··· Supplied material
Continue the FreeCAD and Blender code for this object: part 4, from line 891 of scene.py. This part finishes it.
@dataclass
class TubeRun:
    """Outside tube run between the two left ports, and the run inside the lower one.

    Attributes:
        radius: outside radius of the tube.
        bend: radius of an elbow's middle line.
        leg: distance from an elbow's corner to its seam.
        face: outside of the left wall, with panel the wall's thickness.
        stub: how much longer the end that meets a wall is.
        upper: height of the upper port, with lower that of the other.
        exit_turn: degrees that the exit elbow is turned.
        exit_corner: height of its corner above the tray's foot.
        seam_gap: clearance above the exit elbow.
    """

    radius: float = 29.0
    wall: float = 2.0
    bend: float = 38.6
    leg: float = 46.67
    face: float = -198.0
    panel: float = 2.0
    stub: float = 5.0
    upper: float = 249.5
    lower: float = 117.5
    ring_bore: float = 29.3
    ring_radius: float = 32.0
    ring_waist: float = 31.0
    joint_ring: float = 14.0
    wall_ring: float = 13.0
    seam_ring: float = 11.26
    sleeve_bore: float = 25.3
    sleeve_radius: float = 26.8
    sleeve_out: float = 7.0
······
- Task details -
From the first line of the data through the line with "the lower one.", quote each line exactly and add nothing else.

- Output of the exercise -
Continue the FreeCAD and Blender code for this object: part 4, from line 891 of scene.py. This part finishes it.
@dataclass
class TubeRun:
    """Outside tube run between the two left ports, and the run inside the lower one.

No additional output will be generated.